— START OF STORED DATA —

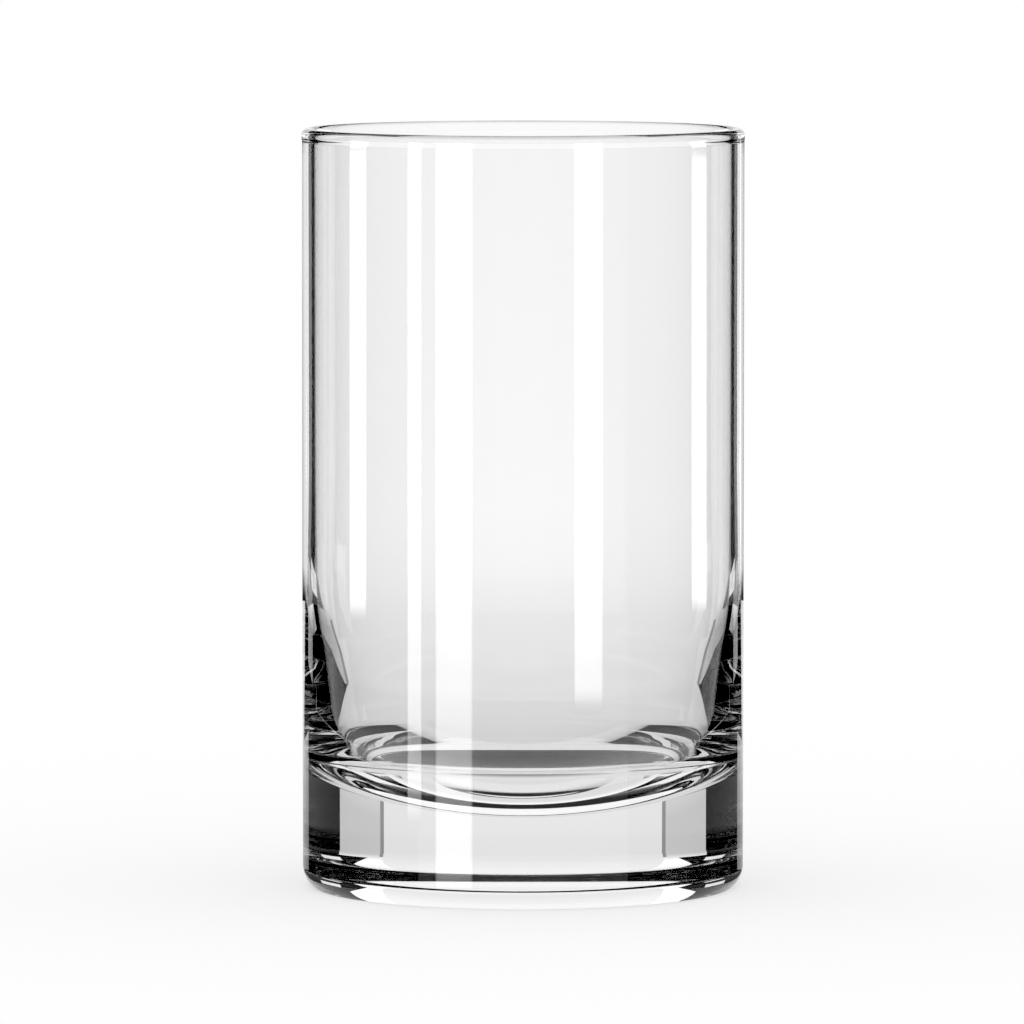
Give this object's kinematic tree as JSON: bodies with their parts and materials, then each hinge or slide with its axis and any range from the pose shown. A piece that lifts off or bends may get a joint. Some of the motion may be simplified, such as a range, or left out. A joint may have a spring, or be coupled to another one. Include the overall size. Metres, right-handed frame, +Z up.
{
  "type": "highball glass",
  "caption": "Straight-sided clear drinking glass with a rounded rim, a thin wall that swells towards the bottom, a dished floor, and a thick solid base.",
  "frame": {"origin": "middle of the foot, on the plane that the glass rests on", "axes": "+Z up the axis of the glass, from the foot to the rim; X and Y lie in the plane of the foot, and the glass is round, so their direction is free"},
  "size_m": [0.067, 0.067, 0.1146],
  "materials": {
    "clear_glass": "clear, fire-polished"
  },
  "bodies": {
    "root": {"tumbler": "clear_glass"}
  },
  "joints": []
}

— END OF STORED DATA —

**TO BE DONE**
Extract the data exactly as given.

**RESULT OF THIS TASK**
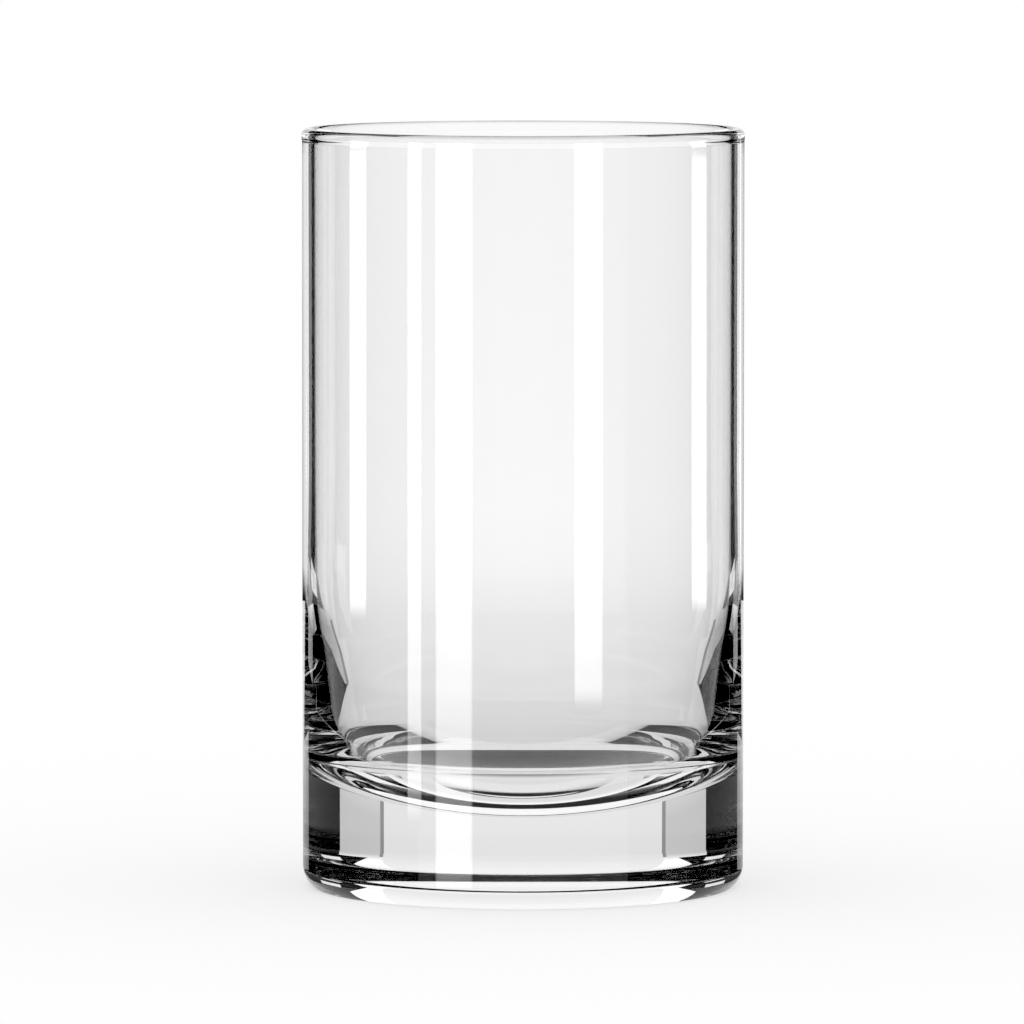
Give this object's kinematic tree as JSON: bodies with their parts and materials, then each hinge or slide with its axis and any range from the pose shown. A piece that lifts off or bends may get a joint. Some of the motion may be simplified, such as a range, or left out. A joint may have a spring, or be coupled to another one. Include the overall size. Metres, right-handed frame, +Z up.
{
  "type": "highball glass",
  "caption": "Straight-sided clear drinking glass with a rounded rim, a thin wall that swells towards the bottom, a dished floor, and a thick solid base.",
  "frame": {"origin": "middle of the foot, on the plane that the glass rests on", "axes": "+Z up the axis of the glass, from the foot to the rim; X and Y lie in the plane of the foot, and the glass is round, so their direction is free"},
  "size_m": [0.067, 0.067, 0.1146],
  "materials": {
    "clear_glass": "clear, fire-polished"
  },
  "bodies": {
    "root": {"tumbler": "clear_glass"}
  },
  "joints": []
}